For the Love of a Garden

When I was nine or ten, one of the summer chores my sister and I had was to weed my family’s sizable garden. We got up really early at my dad’s suggestion, so we could be finished before it got hot, and we grumpily dragged hoes across the yard to the garden. Neither of us wanted to do this job; neither of us wanted to be up early. We agreed to start at opposite ends of the same row and work toward each other a row at a time, and we got started.

It didn’t take long for disagreements to come and tempers to flare. One of us (probably Kristi) would complain that the other (almost certainly me) was not working as hard. I was almost always the first one to start throwing dirt clods, trying to break them across her back while she was actually pulling weeds, but she always returned them, because my sister does not take my nonsense. When I did actually devote myself to the task at hand, I savagely attacked whatever weeds I found, frustrated at having to be outside where it was rapidly getting hot, and at standing in the dirt, which I hated. I grumbled and shouted and wore myself out by swinging too hard.

The first time I accidentally chopped down a stalk of young corn, I was horrified. I looked wildly around for the wrath of my dad to descend until I remembered that he couldn’t see me because he was inside asleep like a normal person. I hurled the corn plant into a nearby field and covered over the hole, and the next time I felt especially irritated while weeding, I chopped another one down on purpose. 

How a delicious garden managed to grow with this kind of bratty caretaking is a wonder, but it’s probably because of my dad. My dad has a green thumb and loves growing things. He carefully tilled the soil and tended the row of gorgeous flowers, as well as the flower beds he built throughout the yard and the flowers hanging from beautiful pots on the carport. He knew all the names and how to treat them, and he scolded me when I carelessly ran over them with the lawn mower.

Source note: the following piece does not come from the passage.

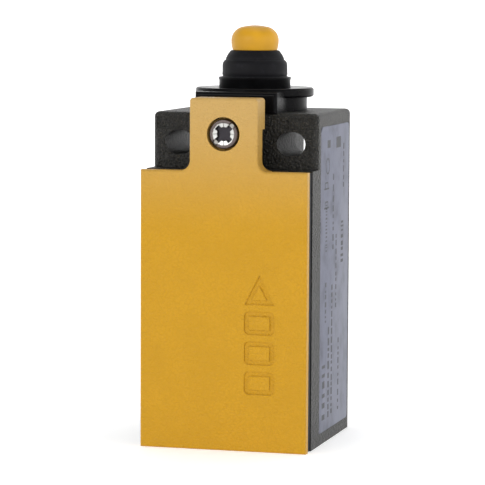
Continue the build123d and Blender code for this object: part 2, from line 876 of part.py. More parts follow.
# ---------------------------------------------------------------- label
with BuildPart() as label:
    box_between(
        (half_width - label_thickness, half_width),
        (front + label_front_setback, front + label_back_setback),
        (label_bottom, label_top),
    )
    chamfer(label.edges().filter_by(Axis.X).group_by(Axis.Z)[-1].sort_by(Axis.Y)[0], label_chamfer)
label.part.label = "label"
export_step(label.part, "parts/label.step")
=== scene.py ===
"""Looks of a plunger limit switch: finishes, rubber boot, plunger, springs, nameplate and studio.

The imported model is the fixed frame. Lengths are in metres, and sizes given in millimetres are
multiplied by MM. Run as a script; the operators can also be called one by one from the sidebar.
"""
import json
import math
import random

import bmesh
import bpy
from mathutils import Matrix, Vector


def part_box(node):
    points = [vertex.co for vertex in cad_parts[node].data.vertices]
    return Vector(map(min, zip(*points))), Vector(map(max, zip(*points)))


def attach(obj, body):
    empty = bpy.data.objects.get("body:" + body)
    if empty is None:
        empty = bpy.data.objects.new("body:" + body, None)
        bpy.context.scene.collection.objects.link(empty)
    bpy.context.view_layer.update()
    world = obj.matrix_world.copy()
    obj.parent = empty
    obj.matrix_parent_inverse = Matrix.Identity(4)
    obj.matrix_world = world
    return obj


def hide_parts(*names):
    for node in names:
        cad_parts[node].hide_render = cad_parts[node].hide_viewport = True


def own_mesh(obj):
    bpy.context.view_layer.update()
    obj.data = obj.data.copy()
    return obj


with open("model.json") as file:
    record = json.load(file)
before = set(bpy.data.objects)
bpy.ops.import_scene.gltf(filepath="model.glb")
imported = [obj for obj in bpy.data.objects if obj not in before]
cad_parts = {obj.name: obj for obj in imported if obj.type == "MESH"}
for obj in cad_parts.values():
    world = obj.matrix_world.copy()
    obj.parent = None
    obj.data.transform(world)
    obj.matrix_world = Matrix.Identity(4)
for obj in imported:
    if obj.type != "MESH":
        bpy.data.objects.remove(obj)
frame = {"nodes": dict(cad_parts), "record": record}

bl_info = {
    "name": "Limit switch looks",
    "version": (1, 0, 0),
    "blender": (4, 5, 0),
    "location": "View3D > Sidebar > Switch",
    "description": "Finishes and detail pieces for a plunger limit switch",
    "category": "Object",
}

MM = 0.001
SCREW_HEAD_HEIGHT = 1.5 * MM
SCREW_SHANK_RADIUS = 1.5 * MM
RETURN_WIRE = 0.5 * MM
RETURN_TURNS = 6
CONTACT_WIRE = 0.3 * MM
CONTACT_TURNS = 3
PIECE_WELD = 1e-7

# sockets of the colour Mix node, whose names are shared by its other data types
MIX_FACTOR, MIX_FIRST, MIX_SECOND = 0, 6, 7
MIX_COLOR = 2

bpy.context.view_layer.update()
CASE = "case"
PLUNGER = "plunger"
BRIDGES = "bridges"
CAP_LOW, CAP_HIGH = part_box("plunger_cap")
AXIS_Y = (CAP_LOW.y + CAP_HIGH.y) / 2
FINISHES = {}


# ------------------------------------------------------------------ shader writing
class Field:
    """One value in a material's node tree, with arithmetic written as Python."""

    def __init__(self, finish, socket):
        self.finish = finish
        self.socket = socket

    def _math(self, operation, first, second):
        return self.finish.node("ShaderNodeMath", {"operation": operation}, {0: first, 1: second})

    def __add__(self, other):
        return self._math("ADD", self, other)

    __radd__ = __add__

    def __sub__(self, other):
        return self._math("SUBTRACT", self, other)

    def __rsub__(self, other):
        return self._math("SUBTRACT", other, self)

    def __mul__(self, other):
        return self._math("MULTIPLY", self, other)

    __rmul__ = __mul__

    def __pow__(self, other):
        return self._math("POWER", self, other)

    def at_most(self, other):
        """The smaller of the two values."""
        return self._math("MINIMUM", self, other)

    def ramp(self, low, high):
        """Maps low..high smoothly onto 0..1, and holds the ends."""
        settings = {"interpolation_type": "SMOOTHSTEP"}
        sockets = {"Value": self, "From Min": low, "From Max": high, "To Min": 0.0, "To Max": 1.0}
        return self.finish.node("ShaderNodeMapRange", settings, sockets)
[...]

When I read Andrew Peterson’s book God of the Garden, I thought about all these memories of gardening and my father. The book is part memoir and part love story for trees, for the way nature joins people, and for the idea that since God cares for nature, we should do it too. Andrew Peterson has a lovely, natural writing style and is an excellent storyteller (no surprise if you’ve ever listened to his music), and he writes with obvious love for the trees and plants surrounding the places he has lived and loved and for the God who made them.

As I eagerly inhaled his stories, I realized I regret how much of my life I spent feeling disgruntled that I had to be outside, wishing I could be in the climate controlled house. My parents loved nature, and both of them were children of farmers. I reach back through the memories, and I feel all the love, all the joy in my experiences outside with them, but the knowledge they tried to impart about it all has mostly slipped away. 

But it’s never too late to learn. 

Reading Peterson’s book was delightful because of his stories of trees and plants throughout his life, but also because of the memories they inspired in me, and the questions I am considering. I don’t have a lot of skill with plants or even yet much patience with weeding, but as I care for this piece of land that’s registered under my name, what should I be doing to make it beautiful? What are the simple ways I can take care of this bit of nature which God has entrusted to me? As the last of the most recent snow fades from my yard, I know that while we are still a long way from it, spring is coming. I want to take these questions and these memories onto my land and see what I can have a hand in creating.